# SET PROBLEM
Starting at the line with "rim_low, rim_low_a, rim_low_b" and stopping at the line with "before = set(bpy.data.objects)", repeat each line exactly. Include both and omit the rest.

# PROVIDED MATERIAL
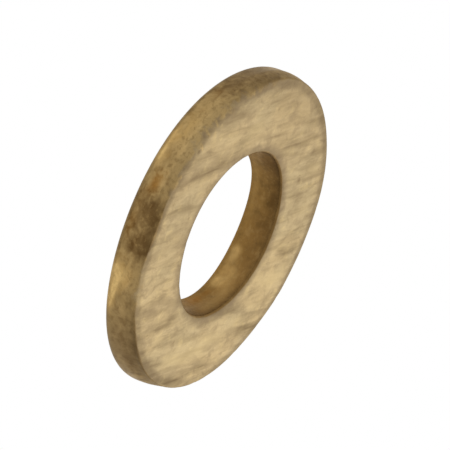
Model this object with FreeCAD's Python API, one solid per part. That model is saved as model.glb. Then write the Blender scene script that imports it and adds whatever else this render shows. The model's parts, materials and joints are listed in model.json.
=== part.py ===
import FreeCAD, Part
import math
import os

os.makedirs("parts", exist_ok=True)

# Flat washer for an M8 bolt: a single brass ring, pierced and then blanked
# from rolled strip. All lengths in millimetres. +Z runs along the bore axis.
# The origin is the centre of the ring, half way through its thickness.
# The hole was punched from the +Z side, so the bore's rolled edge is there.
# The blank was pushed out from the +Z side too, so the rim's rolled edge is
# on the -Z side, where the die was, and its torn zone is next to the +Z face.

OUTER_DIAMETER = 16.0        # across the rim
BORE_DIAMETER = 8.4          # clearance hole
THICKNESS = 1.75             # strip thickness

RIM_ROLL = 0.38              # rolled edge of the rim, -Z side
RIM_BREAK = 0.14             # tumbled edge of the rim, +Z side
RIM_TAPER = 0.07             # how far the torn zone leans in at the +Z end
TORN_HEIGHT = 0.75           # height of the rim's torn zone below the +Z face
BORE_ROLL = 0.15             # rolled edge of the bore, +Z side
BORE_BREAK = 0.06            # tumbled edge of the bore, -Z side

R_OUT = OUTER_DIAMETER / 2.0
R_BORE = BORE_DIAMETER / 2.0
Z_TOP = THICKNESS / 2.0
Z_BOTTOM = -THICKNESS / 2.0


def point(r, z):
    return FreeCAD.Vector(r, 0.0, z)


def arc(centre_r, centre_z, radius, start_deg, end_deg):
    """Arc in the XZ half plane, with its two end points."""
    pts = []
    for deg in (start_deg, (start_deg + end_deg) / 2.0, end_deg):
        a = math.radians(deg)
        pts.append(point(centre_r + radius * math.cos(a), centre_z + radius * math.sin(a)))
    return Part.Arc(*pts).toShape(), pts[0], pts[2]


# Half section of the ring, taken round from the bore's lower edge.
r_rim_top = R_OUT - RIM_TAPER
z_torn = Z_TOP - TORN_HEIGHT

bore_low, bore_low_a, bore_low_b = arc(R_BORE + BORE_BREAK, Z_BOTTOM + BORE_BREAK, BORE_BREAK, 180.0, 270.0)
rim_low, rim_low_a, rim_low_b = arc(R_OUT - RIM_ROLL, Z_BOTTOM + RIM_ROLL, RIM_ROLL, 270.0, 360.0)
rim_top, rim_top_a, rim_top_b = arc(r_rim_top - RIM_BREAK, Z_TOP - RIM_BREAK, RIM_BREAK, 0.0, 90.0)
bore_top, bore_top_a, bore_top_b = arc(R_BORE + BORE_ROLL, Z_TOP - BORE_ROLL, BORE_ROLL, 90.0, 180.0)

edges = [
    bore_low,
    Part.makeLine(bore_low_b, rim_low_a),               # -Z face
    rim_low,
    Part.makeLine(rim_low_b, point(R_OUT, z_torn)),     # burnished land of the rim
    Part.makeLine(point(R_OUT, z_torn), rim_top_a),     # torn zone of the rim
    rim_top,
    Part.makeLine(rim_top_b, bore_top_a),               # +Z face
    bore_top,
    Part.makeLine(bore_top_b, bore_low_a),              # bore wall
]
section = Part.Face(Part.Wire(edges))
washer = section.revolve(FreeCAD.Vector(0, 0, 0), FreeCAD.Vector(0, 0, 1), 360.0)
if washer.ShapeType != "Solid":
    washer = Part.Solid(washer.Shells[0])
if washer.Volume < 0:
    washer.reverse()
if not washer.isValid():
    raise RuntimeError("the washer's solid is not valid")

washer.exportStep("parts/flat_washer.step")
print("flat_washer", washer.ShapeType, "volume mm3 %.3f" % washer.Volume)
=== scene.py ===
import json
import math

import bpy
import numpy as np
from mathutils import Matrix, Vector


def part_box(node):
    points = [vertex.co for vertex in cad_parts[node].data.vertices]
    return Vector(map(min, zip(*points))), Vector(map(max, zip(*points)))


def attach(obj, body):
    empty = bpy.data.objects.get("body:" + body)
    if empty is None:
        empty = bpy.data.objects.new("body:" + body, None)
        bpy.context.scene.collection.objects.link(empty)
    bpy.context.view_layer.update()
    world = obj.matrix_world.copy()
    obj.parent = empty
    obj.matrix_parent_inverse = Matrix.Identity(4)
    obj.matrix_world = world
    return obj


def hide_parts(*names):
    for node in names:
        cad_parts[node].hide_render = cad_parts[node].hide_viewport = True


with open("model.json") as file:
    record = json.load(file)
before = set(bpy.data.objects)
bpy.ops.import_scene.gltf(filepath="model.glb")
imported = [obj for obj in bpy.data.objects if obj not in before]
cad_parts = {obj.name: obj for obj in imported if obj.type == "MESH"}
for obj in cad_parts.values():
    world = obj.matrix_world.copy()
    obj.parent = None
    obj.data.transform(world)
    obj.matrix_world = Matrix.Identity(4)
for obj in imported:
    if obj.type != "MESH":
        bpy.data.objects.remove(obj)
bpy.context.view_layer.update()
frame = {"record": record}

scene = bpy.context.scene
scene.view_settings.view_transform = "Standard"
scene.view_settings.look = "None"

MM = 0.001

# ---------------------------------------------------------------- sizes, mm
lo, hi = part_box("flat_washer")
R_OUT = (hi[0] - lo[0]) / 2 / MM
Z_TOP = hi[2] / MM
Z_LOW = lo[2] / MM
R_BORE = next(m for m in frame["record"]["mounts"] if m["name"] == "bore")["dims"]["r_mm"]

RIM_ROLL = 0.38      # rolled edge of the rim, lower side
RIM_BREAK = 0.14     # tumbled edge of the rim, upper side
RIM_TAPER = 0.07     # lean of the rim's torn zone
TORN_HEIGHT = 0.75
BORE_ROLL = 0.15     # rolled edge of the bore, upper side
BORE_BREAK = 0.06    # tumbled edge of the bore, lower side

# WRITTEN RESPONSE
rim_low, rim_low_a, rim_low_b = arc(R_OUT - RIM_ROLL, Z_BOTTOM + RIM_ROLL, RIM_ROLL, 270.0, 360.0)
rim_top, rim_top_a, rim_top_b = arc(r_rim_top - RIM_BREAK, Z_TOP - RIM_BREAK, RIM_BREAK, 0.0, 90.0)
bore_top, bore_top_a, bore_top_b = arc(R_BORE + BORE_ROLL, Z_TOP - BORE_ROLL, BORE_ROLL, 90.0, 180.0)

edges = [
    bore_low,
    Part.makeLine(bore_low_b, rim_low_a),               # -Z face
    rim_low,
    Part.makeLine(rim_low_b, point(R_OUT, z_torn)),     # burnished land of the rim
    Part.makeLine(point(R_OUT, z_torn), rim_top_a),     # torn zone of the rim
    rim_top,
    Part.makeLine(rim_top_b, bore_top_a),               # +Z face
    bore_top,
    Part.makeLine(bore_top_b, bore_low_a),              # bore wall
]
section = Part.Face(Part.Wire(edges))
washer = section.revolve(FreeCAD.Vector(0, 0, 0), FreeCAD.Vector(0, 0, 1), 360.0)
if washer.ShapeType != "Solid":
    washer = Part.Solid(washer.Shells[0])
if washer.Volume < 0:
    washer.reverse()
if not washer.isValid():
    raise RuntimeError("the washer's solid is not valid")

washer.exportStep("parts/flat_washer.step")
print("flat_washer", washer.ShapeType, "volume mm3 %.3f" % washer.Volume)
=== scene.py ===
import json
import math

import bpy
import numpy as np
from mathutils import Matrix, Vector


def part_box(node):
    points = [vertex.co for vertex in cad_parts[node].data.vertices]
    return Vector(map(min, zip(*points))), Vector(map(max, zip(*points)))


def attach(obj, body):
    empty = bpy.data.objects.get("body:" + body)
    if empty is None:
        empty = bpy.data.objects.new("body:" + body, None)
        bpy.context.scene.collection.objects.link(empty)
    bpy.context.view_layer.update()
    world = obj.matrix_world.copy()
    obj.parent = empty
    obj.matrix_parent_inverse = Matrix.Identity(4)
    obj.matrix_world = world
    return obj


def hide_parts(*names):
    for node in names:
        cad_parts[node].hide_render = cad_parts[node].hide_viewport = True


with open("model.json") as file:
    record = json.load(file)
before = set(bpy.data.objects)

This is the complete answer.